The plot goes a little like this: Jessie is a sensation in dancing class, but when she comes home and shoots her dad after he attacks her mother with a belt, she gets sent to a remand centre for five years. The corrupt warden is only interested in crushing the spirit of the girls, while the counsellor wants a more liberal program of self-improvement. In any case, the person really running the prison is Max, who is having a lesbian affair with one of the prison guards in order to ensure a supply of drugs which she then sells to the inmates. Jessie quickly gets on the wrong side of Max and her sidekick Echo , which leads her naturally to align herself with Sam, a spirited young black girl who is the only inmate not cowed by Max. Upping the ugly factor is Peggy, who Jessie and Sam rescue successfully from an attack by Max and Echo (who is having a lesbian affair with Max) in the women's showers (during which Max utters the immortal line "Get me the mop handle"),

Although Sam is also involved in a lesbian affair with another inmate, she's counting the days until she can leave the prison and be reunited with her young son. She inspires Jessie to inspire the rest of the girls to put on a concert that will prove to the world that they're not just hopeless criminals. But Max has other plans . . .
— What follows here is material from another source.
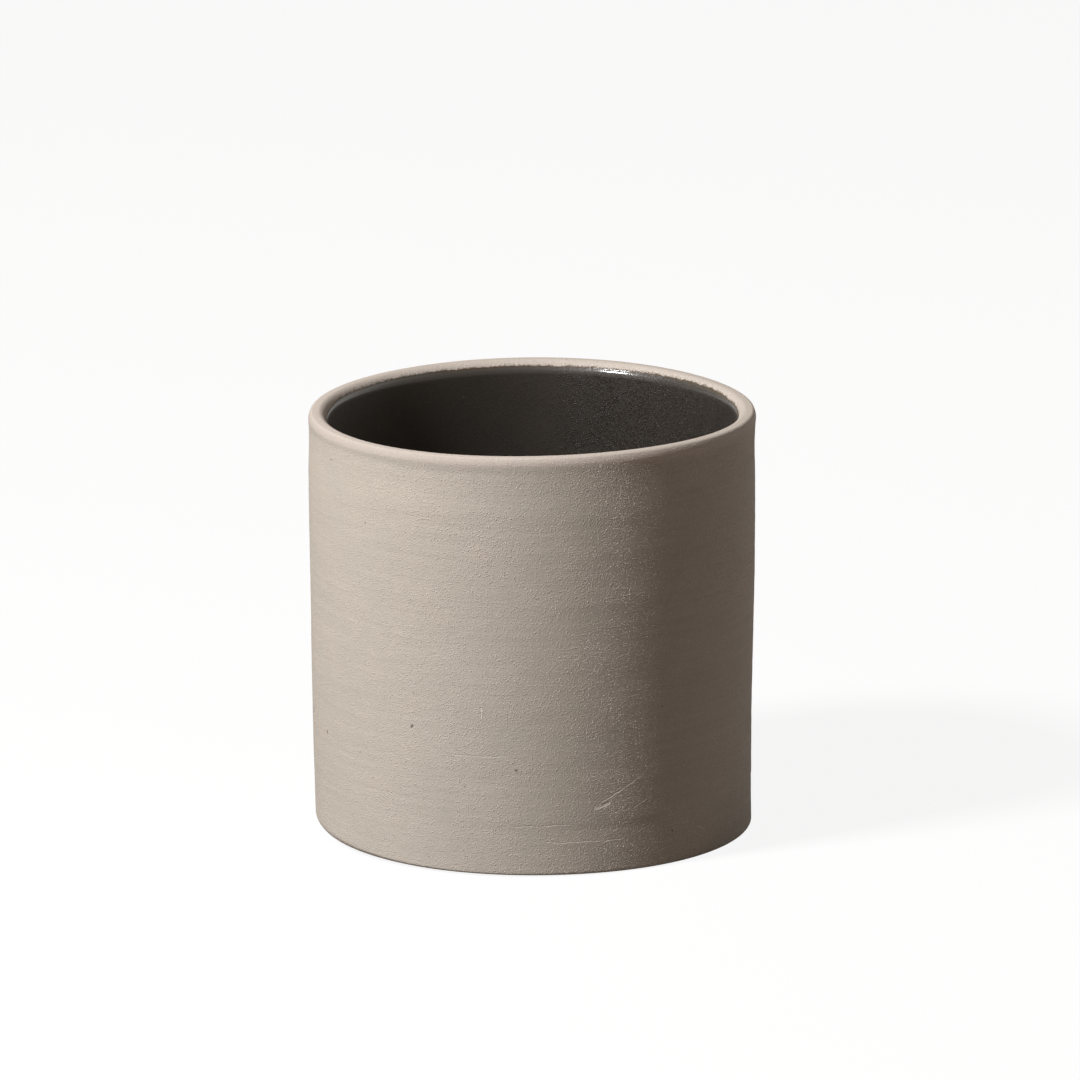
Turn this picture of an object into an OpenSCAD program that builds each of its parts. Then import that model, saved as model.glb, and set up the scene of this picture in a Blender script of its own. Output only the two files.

I won't ruin the ending for you, because if you're a connoisseur of bad movies, you really need to see this flick. But I will warn you that the distributors of the film obviously made the incorrect decision that they'd sell more copies by promoting the film's sadistic/lesbian/prison elements than the groovy, funky 'dancing will set me free' plotline. Although the jacket improbably describes the film as "the most exciting prison musical since Jailhouse Rock", most of the wasted promotional effort is devoted to telling us that this movie features "sexual abuse and sadism" (it doesn't), the "blood lust" of the lead character (wrong again) and an "unforgettable women's prison" (I can't even remember what it's called; if it comes to that, I can't even swear 100% that the character names are correct). A final note for trivia buffs: the music for the film was largely written by Rick Nowels, who went on to some measure of success writing and producing songs for Belinda Carlisle, Stevie Nicks, Kim Wilde and the singing French stick, Celine Dion. He doesn't feature Can't Shake The Beat heavily on his resume, although if he's willing to admit working with Celine, how much lower is there to sink?